Por isso, a responsabilização não decorre da decepção isolada com o resultado.
4. Quando o profissional deve demonstrar que agiu corretamente
Em procedimentos estéticos como a aplicação de botox, é comum que o profissional prometa um resultado visual específico. Por isso, a Justiça entende que há, nesse contexto, uma obrigação de resultado — ou seja, o compromisso de alcançar determinado efeito estético.
Quando o resultado não é atingido, os tribunais admitem que a responsabilidade pode recair sobre o profissional, e cabe a ele demonstrar que atuou com técnica, diligência e cautela, além de ter informado adequadamente sobre os riscos.
Essa dinâmica não dispensa a análise técnica e as provas do caso concreto, mas reforça o dever do profissional de apresentar documentação — como prontuário, registros do procedimento e justificativas médicas — para afastar a responsabilidade.
Em julgado analisado, a conduta do profissional, além de equivocada sobre a literatura científica, foi considerada insuficiente pela ausência de documentação clínica e colaboração com a apuração dos fatos.
Além disso, a recusa em apresentar o prontuário ou a omissão em esclarecer o ocorrido foram fatores que também reforçaram a percepção de que houve falha na execução do procedimento.
5. Exemplos reais de falhas em aplicação de botox
Decisões recentes reconhecem a falha técnica em casos como:
- Assimetria facial acentuada
- Paralisia parcial de músculos
- Diplopia (visão dupla)
- Retração palpebral
- Danos oculares
Em caso julgado pelo TJSP, houve comprovação de falha técnica e ausência de prontuário, o que impediu a apuração objetiva do ato clínico. O tribunal reconheceu a existência de dano estético e determinou indenização com base na prova pericial e no nexo causal estabelecido.

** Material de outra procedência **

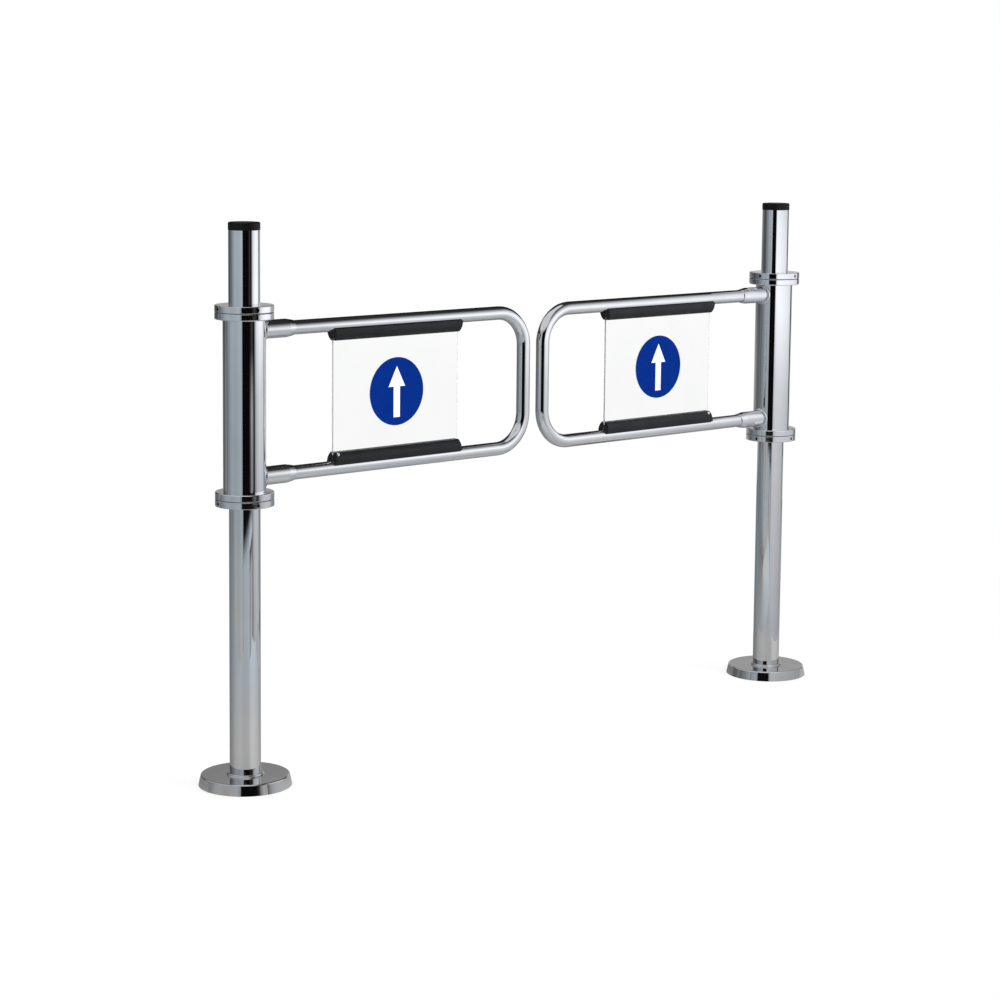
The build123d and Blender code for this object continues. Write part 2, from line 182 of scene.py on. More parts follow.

6. Prova técnica é determinante
A jurisprudência é clara: sem prova da conduta culposa, não há responsabilidade. Por isso, quem deseja buscar reparação deve reunir:
- Fotos do antes e depois
- Prontuário médico (ou sua ausência)
- Relatos escritos sobre a consulta e aplicação
- Parecer de profissional da área ou laudo pericial
- Informações sobre tentativas de correção ou resposta do profissional
O dano estético, para ser indenizável, precisa ser provado. Isso inclui a demonstração do nexo causal entre a conduta técnica e o prejuízo visual causado, além da culpa ou falha na prestação do serviço.
A estética pode falhar. A responsabilidade, não.
O desejo de mudar a aparência não pode ser tratado como frivolidade. O profissional que atua na estética assume um dever sensível: mexe com a imagem, a confiança e a identidade de quem o procura.
Mas a responsabilidade civil não é ferramenta para desabafar decepções. É um instrumento técnico e jurídico, que só se justifica quando há culpa, nexo e dano.
Se houve falha técnica, o consumidor deve ser reparado.
Se houve frustração sem erro, o direito deve reconhecer os limites da intervenção estética.
A jurisprudência, a lei e a ética impõem esse equilíbrio.
Se você passou por um procedimento estético e desconfia que houve falha técnica, é essencial reunir documentos, buscar avaliação profissional e entender os caminhos jurídicos possíveis. Em situações como essa, a orientação especializada faz toda a diferença.